Tiger Haven
- Formation: September 1991; 33 years ago
- Type: Nonprofit
- Tax ID no.: 62-1536897
- Legal status: 501(c)(3)
- Headquarters: Kingston, Tennessee
- Website: https://www.tigerhaven.org/

= Tiger Haven =

Tiger Haven is a non-profit 501(c)3 sanctuary for big cats in Roane County, Tennessee. The sanctuary has been in operation since September 1991.

As of December 2020, Tiger Haven reports having over 250 animals in sanctuary, all but 10 of which are tigers, lions, leopards, and cougars. The remaining 10 includes servals, caracals, and bobcats. The sanctuary houses rescued animals deemed to be abused, abandoned or neglected. The facility occupies a 200 acre property. Tiger Haven has never been a roadside zoo by being open to the public and does not exploit the animals by public exhibition and never has. Tiger Haven does no commercial activity with any animal. Tiger Haven is a true sanctuary, with no buying, selling, breeding, or loaning of any animal.
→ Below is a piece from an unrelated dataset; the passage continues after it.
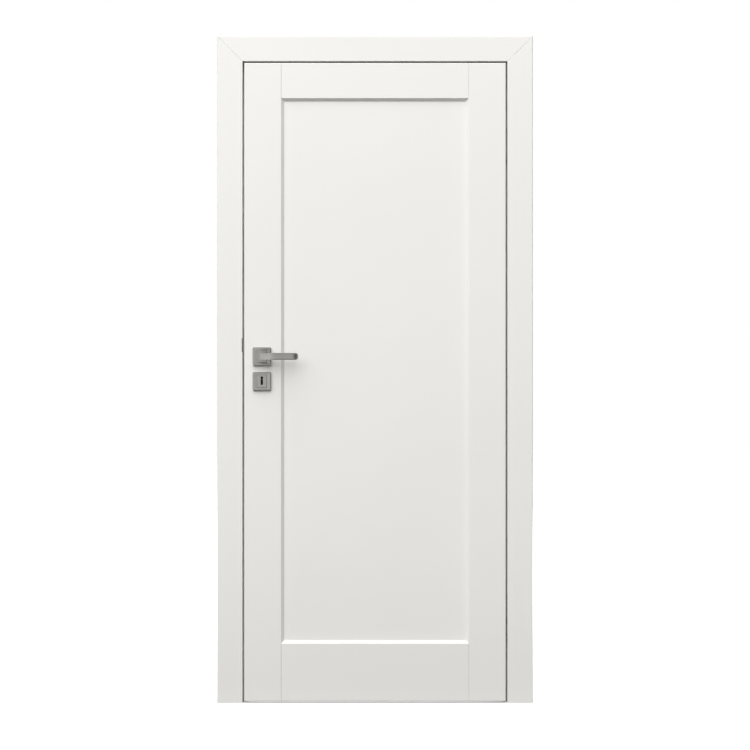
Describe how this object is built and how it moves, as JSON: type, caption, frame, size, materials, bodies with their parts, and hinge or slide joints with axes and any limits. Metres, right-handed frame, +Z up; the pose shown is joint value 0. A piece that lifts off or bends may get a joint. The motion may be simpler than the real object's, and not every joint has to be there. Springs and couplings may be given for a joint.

The facility is operated by Tiger Haven, Inc. The facility is a non profit IRS 501(c)3 non-profit. In 1991 it was granted a Tennessee Wildlife Resources Agency permit allowing it to keep tigers and other big cats on the premises.
The animals receive regular veterinary care from the University of Tennessee College of Veterinary Medicine (UTCVM), including on-site visits to sanctuary premises. In 2011, the UTCVM class of 2014 voted to donate proceeds from the first UT College of Veterinary Medicine Charity Golf Classic to benefit Tiger Haven.

==Controversy==

Neighbors of the facility expressed concern that animals might escape and could be heard. However, the lawsuit was dismissed in March 2013.